TASK DETAILS:
Each line below should be reproduced without any alteration.

MATERIAL:
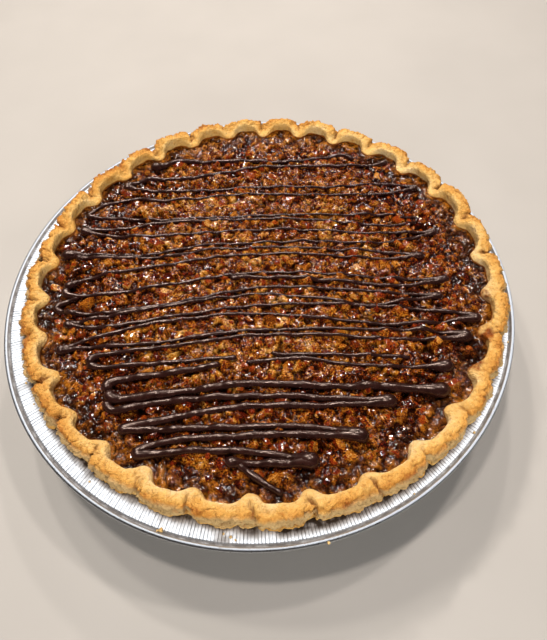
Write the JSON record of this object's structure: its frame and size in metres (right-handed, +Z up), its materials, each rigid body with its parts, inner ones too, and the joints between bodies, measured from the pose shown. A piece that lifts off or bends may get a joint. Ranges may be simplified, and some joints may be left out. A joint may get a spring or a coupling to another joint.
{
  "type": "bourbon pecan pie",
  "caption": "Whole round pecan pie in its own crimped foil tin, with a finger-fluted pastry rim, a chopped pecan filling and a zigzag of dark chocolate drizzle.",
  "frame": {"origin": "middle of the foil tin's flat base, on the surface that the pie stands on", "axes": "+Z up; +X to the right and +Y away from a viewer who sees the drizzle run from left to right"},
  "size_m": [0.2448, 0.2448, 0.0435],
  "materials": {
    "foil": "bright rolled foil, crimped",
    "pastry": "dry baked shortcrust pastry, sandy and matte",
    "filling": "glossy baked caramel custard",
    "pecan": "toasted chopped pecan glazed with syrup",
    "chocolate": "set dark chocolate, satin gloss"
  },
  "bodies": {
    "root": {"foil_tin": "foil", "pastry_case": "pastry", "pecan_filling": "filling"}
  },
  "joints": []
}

IN RESPONSE:
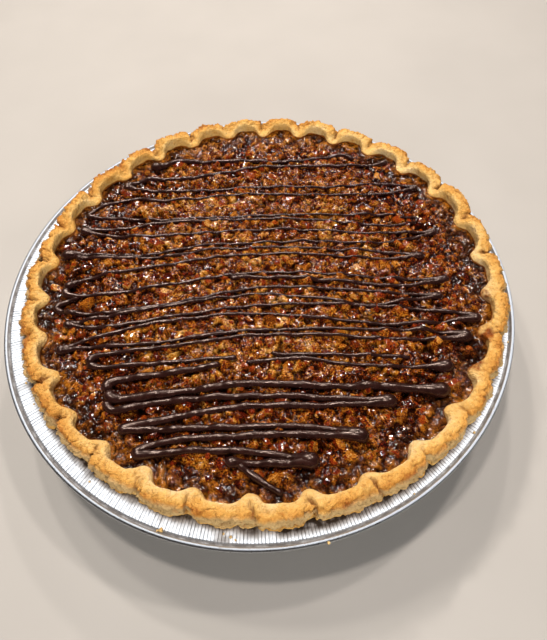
Write the JSON record of this object's structure: its frame and size in metres (right-handed, +Z up), its materials, each rigid body with its parts, inner ones too, and the joints between bodies, measured from the pose shown. A piece that lifts off or bends may get a joint. Ranges may be simplified, and some joints may be left out. A joint may get a spring or a coupling to another joint.
{
  "type": "bourbon pecan pie",
  "caption": "Whole round pecan pie in its own crimped foil tin, with a finger-fluted pastry rim, a chopped pecan filling and a zigzag of dark chocolate drizzle.",
  "frame": {"origin": "middle of the foil tin's flat base, on the surface that the pie stands on", "axes": "+Z up; +X to the right and +Y away from a viewer who sees the drizzle run from left to right"},
  "size_m": [0.2448, 0.2448, 0.0435],
  "materials": {
    "foil": "bright rolled foil, crimped",
    "pastry": "dry baked shortcrust pastry, sandy and matte",
    "filling": "glossy baked caramel custard",
    "pecan": "toasted chopped pecan glazed with syrup",
    "chocolate": "set dark chocolate, satin gloss"
  },
  "bodies": {
    "root": {"foil_tin": "foil", "pastry_case": "pastry", "pecan_filling": "filling"}
  },
  "joints": []
}